### TASK
Transcribe the material below exactly as it appears.

+++ STORED DATA

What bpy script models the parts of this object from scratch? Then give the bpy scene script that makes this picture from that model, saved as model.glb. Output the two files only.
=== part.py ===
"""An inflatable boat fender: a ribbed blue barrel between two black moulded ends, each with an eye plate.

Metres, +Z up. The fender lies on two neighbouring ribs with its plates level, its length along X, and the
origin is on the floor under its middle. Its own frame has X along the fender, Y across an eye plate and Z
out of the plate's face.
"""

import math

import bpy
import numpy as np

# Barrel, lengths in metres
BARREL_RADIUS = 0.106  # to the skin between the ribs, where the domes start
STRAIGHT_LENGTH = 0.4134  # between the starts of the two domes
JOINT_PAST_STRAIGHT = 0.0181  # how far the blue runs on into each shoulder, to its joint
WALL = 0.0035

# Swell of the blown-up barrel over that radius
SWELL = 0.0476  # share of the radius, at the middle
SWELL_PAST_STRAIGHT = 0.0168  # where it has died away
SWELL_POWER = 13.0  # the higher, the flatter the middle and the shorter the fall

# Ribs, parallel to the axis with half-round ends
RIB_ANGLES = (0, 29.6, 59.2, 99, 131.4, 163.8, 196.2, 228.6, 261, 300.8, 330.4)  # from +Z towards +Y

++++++

### ANSWER FOR THIS EXERCISE
What bpy script models the parts of this object from scratch? Then give the bpy scene script that makes this picture from that model, saved as model.glb. Output the two files only.
=== part.py ===
"""An inflatable boat fender: a ribbed blue barrel between two black moulded ends, each with an eye plate.

Metres, +Z up. The fender lies on two neighbouring ribs with its plates level, its length along X, and the
origin is on the floor under its middle. Its own frame has X along the fender, Y across an eye plate and Z
out of the plate's face.
"""

import math

import bpy
import numpy as np

# Barrel, lengths in metres
BARREL_RADIUS = 0.106  # to the skin between the ribs, where the domes start
STRAIGHT_LENGTH = 0.4134  # between the starts of the two domes
JOINT_PAST_STRAIGHT = 0.0181  # how far the blue runs on into each shoulder, to its joint
WALL = 0.0035

# Swell of the blown-up barrel over that radius
SWELL = 0.0476  # share of the radius, at the middle
SWELL_PAST_STRAIGHT = 0.0168  # where it has died away
SWELL_POWER = 13.0  # the higher, the flatter the middle and the shorter the fall

# Ribs, parallel to the axis with half-round ends
RIB_ANGLES = (0, 29.6, 59.2, 99, 131.4, 163.8, 196.2, 228.6, 261, 300.8, 330.4)  # from +Z towards +Y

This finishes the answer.